Based in West Vancouver, Monterona works across painting, sculpture and installation, with a practice built around culture, identity and social justice. The Mint gave him the reverse, and his brief was effectively the theme itself: the idea of bayanihan, the Filipino tradition of communal support in hard times and good ones alike.

The choice of community is not arbitrary. The Philippines ranks among Canada’s top three sources of immigration, and Filipino Canadians contribute across the arts, healthcare, education and far beyond. The coin frames that presence not as a single story but as a layered one, which is exactly how Monterona chose to render it.

Reading the reverse

Rather than a single emblem, the reverse is built as a set of concentric rings, each carrying its own meaning and reading inward toward the centre.

The outermost ring is a rope, standing for interconnected strength and diversity, followed by a band of triangular forms that evoke both the country’s mountain ranges and festive banderitas. Inside that sits the swimming Sarimanok, the mythical bird tied to migration, adaptability and perseverance, and then a row of heart motifs, alternating upright and inverted, for love, compassion and community. Closer to the middle, Canadian sugar maple leaves blend into plant based okir motifs, a deliberate joining of the two cultures. At the centre, a mother of pearl inlay crowns an engraved sun, representing freedom, unity and cultural treasures.

Monterona has described the alternating hearts as the piece he cared most about, the universal symbol, in his telling, of the love without which no community holds together. The obverse carries the effigy of His Majesty King Charles III by Canadian artist Steven Rosati, with 3D modelling and engraving by Samantha Strath, who translated a contour line artwork into sculpted relief.

Two metals, one design, and one real difference

The gold and silver issues share the same artwork, but they are not simply the same coin in two weights, and the distinction matters most at the centrepiece.
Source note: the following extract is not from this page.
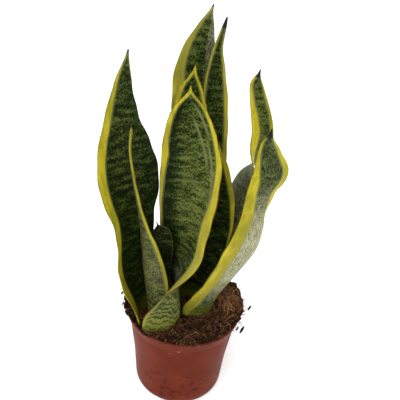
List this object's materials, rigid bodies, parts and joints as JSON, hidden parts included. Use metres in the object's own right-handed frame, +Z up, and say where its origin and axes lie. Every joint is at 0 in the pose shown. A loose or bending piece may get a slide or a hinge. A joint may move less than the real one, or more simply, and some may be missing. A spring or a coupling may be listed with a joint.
{
  "type": "potted snake plant",
  "caption": "Young snake plant with upright channelled leaves, green with yellow margins, in coir soil in a tapered terracotta-coloured nursery pot.",
  "frame": {"origin": "middle of the pot's flat underside", "axes": "+Z up along the pot's axis, -Y towards the front, +X to the right seen from the front"},
  "size_m": [0.1762, 0.1238, 0.4072],
  "materials": {
    "pot_plastic": "satin moulded terracotta-coloured plastic",
    "coir_soil": "loose brown coir and peat with stray fibres",
    "leaf_flesh": "waxy leaf, dark green with grey-green cross-bands and yellow margins"
  },
  "bodies": {
    "root": {"pot": "pot_plastic", "soil": "coir_soil", "leaf_left_tall": "leaf_flesh", "leaf_left_inner": "leaf_flesh", "leaf_front_broad": "leaf_flesh", "leaf_centre": "leaf_flesh", "leaf_back_tallest": "leaf_flesh", "leaf_back_slim": "leaf_flesh", "leaf_right_front": "leaf_flesh", "leaf_right_back": "leaf_flesh", "leaf_small_inner": "leaf_flesh"}
  },
  "joints": []
}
The gold coin carries a genuine mother of pearl inlay, an organic gem central to the Filipino decorative tradition, and ships with a separate certificate attesting to that gemstone.The silver coin uses a simulated mother of pearl inlay instead. For a design that places the iridescent gem at its literal and symbolic core, that is the line worth understanding before choosing between them.

The rest splits along predictable bullion lines. The gold is one ounce of 99.99% pure gold, 30 mm across, with a $200 face value, struck in proof finish to a mintage of 275 and priced at $8,849.95 CAD with no GST/HST.The silver is the broader audience piece: one ounce of 99.99% fine silver, 38 mm, a $20 face value, proof finish, a mintage of 5,500, and a price of $269.95 CAD. Both come encapsulated in a black Royal Canadian Mint clamshell with a graphic beauty box, and both carry the Mint’s serialized certificate.

What collectors are getting

The numbers tell the story of who each coin is for. At 275 pieces, the gold issue is a genuine rarity, and at the time of writing the Mint listed it as available only by calling its boutiques, with low stock noted at both the Ottawa and Winnipeg locations. The silver, at 5,500, is the version most collectors will actually be able to hold.

The Philippine Ambassador to Canada, H.E. José Victor V. Chan Gonzaga, called the release a worthy heirloom meant to be preserved and passed on, closing his statement with a single word: Mabuhay. That framing fits the coin better than any specification does. This is not a landmark rarity or a record setting trophy, and it does not pretend to be. It is a well considered commemorative that does what the series is meant to do, take a thread of Canada’s makeup and render it in metal, carefully enough that the symbolism survives the reduction. For the seventh entry in a program about diversity, choosing a community of this size and giving it to an artist of this background is its own quiet statement.